What Is Voluntary Deregistration?

If you are eligible for voluntary deregistration, you can close your company and cease to be an office of the company. In effect, this means that your company will cease to exist. Your obligations and duties as a director and officeholder also cease. Therefore, it can significantly reduce your personal risk of liability. If you voluntarily deregister your company, you are not required to:

  • continue paying the annual review fee; 
  • fulfil reporting requirements; or 
  • keep the company details up to date with ASIC.

Am I Eligible to Voluntarily Deregister My Company?

Before ASIC allows you to deregister your company voluntarily, your company must meet certain criteria. For example, you must ensure that your company:

  • assets are worth less than $1000;
  • is not conducting business;
  • has no outstanding liabilities, like unpaid employee entitlements;
  • is not involved in any legal proceedings; and
  • has paid all fees and penalties payable to ASIC.

Likewise, all members of the company must initially agree to deregister the company. If your company does not meet the above requirements, ASIC will reject your application.

Are There Other Essential Steps?

ASIC also recommends additional steps to take before lodging your application. One such step is to close any company bank accounts and review all company records. In addition, you want to ensure that all company property (such as vehicles, land, shares, trade marks, intellectual property, leases, permits) are have been appropriately transferred or sold. Likewise, ensure that no property remains registered in the company’s name and that all transfers of company property are registered. 

Additionally, if the company is a trust, ensure you appoint a new trustee, and that company legally owns no trust property. Essentially, you want to transfer or cancel all registered business names the company holds, plus any licenses the company holds. 

I Am Eligible. How Do I Voluntarily Deregister My Company?

You can apply for voluntary deregistration by lodging an Application for voluntary deregistration of a company (Form 6010). Currently, it costs $42 to apply. This fee is non-refundable if you do not meet the eligibility requirements and ASIC rejects your application. You can lodge this form online or submit it via post. When lodging a paper form, a director or member of the company must sign the application. A liquidator of the company can also sign the form. 

I’ve Lodged My Application. What Happens Next?

There are two possible outcomes of applying for voluntary deregistration of your company. These are:

  • approval – ASIC will write to you to confirm your company’s impending deregistration and publish a notice on their website; or
  • rejection – ASIC will write to you to advise why it has rejected your application.

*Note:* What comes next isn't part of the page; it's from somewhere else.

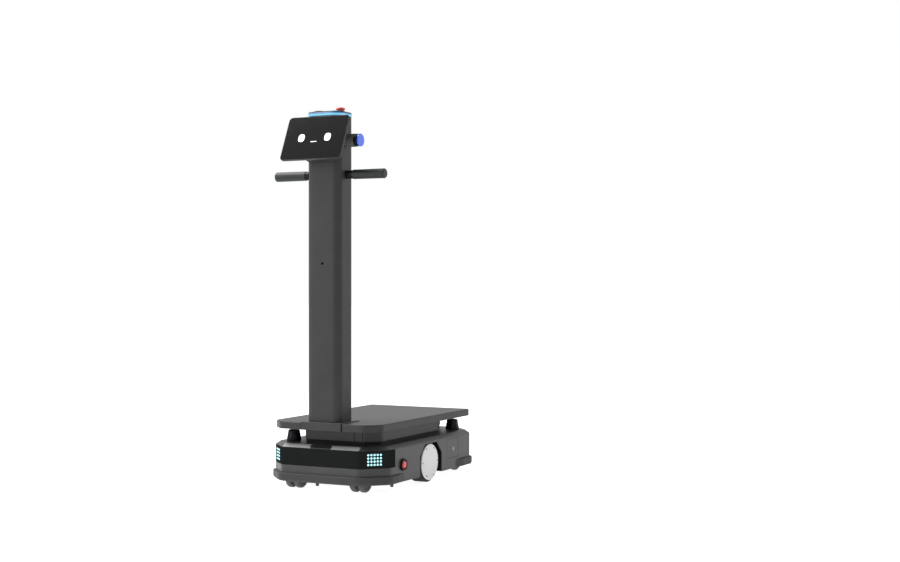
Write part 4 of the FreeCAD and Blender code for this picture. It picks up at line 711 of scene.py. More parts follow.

What Are the Effects of Deregistering Your Company?

Deregistering a company is a big decision with many flow-on effects. Hence, it is essential to weigh these up before submitting your application. Of course, each company is different. Typically, once you deregister your company, it ceases to exist as a legal entity and can no longer operate or do anything. 

Likewise, any property that the company owned (except for trust property) vests in ASIC. Also, property held by the company on trust vests in the Commonwealth with ASIC as the trustee. The former officeholders (including directors) no longer have the right to deal with company property.

Additionally, a party cannot continue any legal proceedings in which the company is a party, and no party can start legal proceedings against the company. 

Key Takeaways

If your company has ceased trading and satisfies additional elements, it is possible to begin voluntary deregistration of the company. It is one of the most straightforward processes for officially putting an end to a company’s life and ending your obligations as director and officer of the company. You can do this online or by mailing the completed form to ASIC. If your company does not meet the tests and requirements for voluntary deregistration, ASIC will reject your application. However, you can still wind up your company in other ways. There are many effects of deregistering your company which you should consider before submitting your application.

For more information on the process of voluntary deregistration, contact LegalVision’s business lawyers on 1300 544 755 or fill out the form on this page.

Frequently Asked Questions

What is voluntary deregistration?

If your company meets certain criteria, you can apply for voluntary deregistration. This means your company will close, and your obligations as a company officeholder will cease.

Can all companies apply to deregister voluntarily?

No. There are specific eligibility requirements you must meet before you can apply for voluntary deregistration. If you do not meet these, ASIC will reject your application, and they will not refund your application fee.

How do I voluntarily deregister my company?

You can apply for voluntary deregistration by lodging an Application for voluntary deregistration of a company (Form 6010). Currently, it costs $42 to apply. You can lodge this form online or submit it via post.